Supplied data

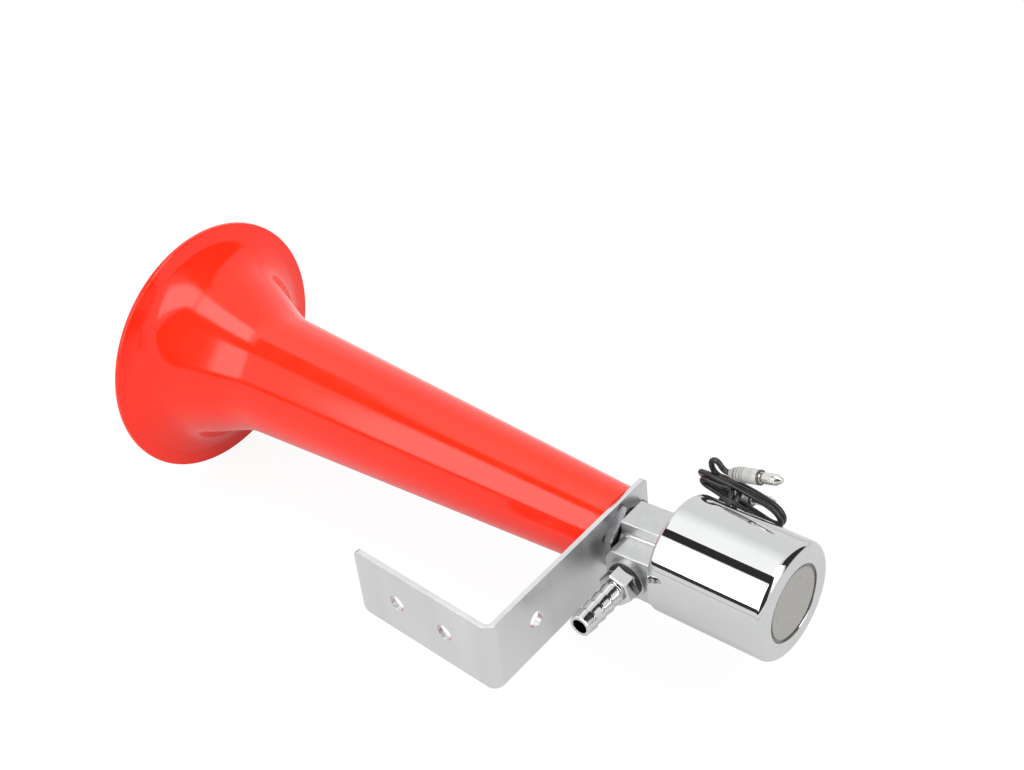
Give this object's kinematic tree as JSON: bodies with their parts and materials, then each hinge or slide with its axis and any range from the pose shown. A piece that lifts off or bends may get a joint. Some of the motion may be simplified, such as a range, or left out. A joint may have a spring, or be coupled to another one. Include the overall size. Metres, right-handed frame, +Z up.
{
  "type": "air horn",
  "caption": "Vehicle air horn: a flared plastic trumpet on an angled bracket, with a hose inlet and a chromed solenoid valve with leads.",
  "frame": {"origin": "midway between the bracket's two bolt holes, on the bracket's mounting face", "axes": "-Y out of the mounting face, +X along the line of the bolt holes towards the solenoid, +Z up; the trumpet's axis leans 4 degrees from X in the horizontal plane, and its mouth faces -X"},
  "size_m": [0.291, 0.1153, 0.1082],
  "materials": {
    "red_plastic": "glossy moulded",
    "zinc_plated_steel": "bright zinc plating",
    "zinc_plated_nut": "bright zinc plating",
    "die_cast_zinc": "satin as cast",
    "chromed_brass": "mirror chrome",
    "chromed_steel": "mirror chrome",
    "seal_rubber": "matte",
    "spring_steel": "bright",
    "plate_metal": "machined",
    "tube_brass": "drawn",
    "soft_iron": "turned",
    "bobbin_plastic": "matte",
    "copper_wire": "enamelled",
    "flux_steel": "pressed",
    "grey_disc": "matte",
    "black_rubber": "matte",
    "lead_insulation": "semi-gloss",
    "clear_sleeve": "translucent",
    "tinned_brass": "tinned"
  },
  "bodies": {
    "horn": {"trumpet": "red_plastic", "mounting_bracket": "zinc_plated_steel", "throat_nut": "zinc_plated_nut", "valve_body": "die_cast_zinc", "inlet_washer": "seal_rubber", "hose_barb": "chromed_brass", "solenoid_can": "chromed_steel", "diaphragm_gasket": "seal_rubber", "diaphragm": "spring_steel", "valve_plate": "plate_metal", "guide_tube": "tube_brass", "guide_tube_seal": "seal_rubber", "return_spring": "spring_steel", "fixed_core": "soft_iron", "coil_bobbin": "bobbin_plastic", "coil_winding": "copper_wire", "rear_flux_plate": "flux_steel", "end_disc": "grey_disc", "lead_grommet": "black_rubber", "lead_a": "lead_insulation", "lead_b": "lead_insulation", "lead_hank": "lead_insulation", "lead_a_tail": "lead_insulation", "lead_b_tail": "lead_insulation", "connector_sleeve_a": "clear_sleeve", "connector_sleeve_b": "clear_sleeve", "bullet_connector_a": "tinned_brass", "bullet_connector_b": "tinned_brass"},
    "plunger": {"plunger": "soft_iron", "plunger_seal": "seal_rubber"}
  },
  "joints": [
    {"name": "plunger_slide", "type": "slide", "parent": "horn", "child": "plunger", "axis": [0.9976, 0.0698, 0], "range_m": [0, 0.002], "stiffness_N_per_m": 500, "springref_m": -0.004, "deforming": ["return_spring"]}
  ]
}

Exercise aim
Look through the data above. Copy every line with the string "materials" in it.

Answer for the task
Give this object's kinematic tree as JSON: bodies with their parts and materials, then each hinge or slide with its axis and any range from the pose shown. A piece that lifts off or bends may get a joint. Some of the motion may be simplified, such as a range, or left out. A joint may have a spring, or be coupled to another one. Include the overall size. Metres, right-handed frame, +Z up.
  "materials": {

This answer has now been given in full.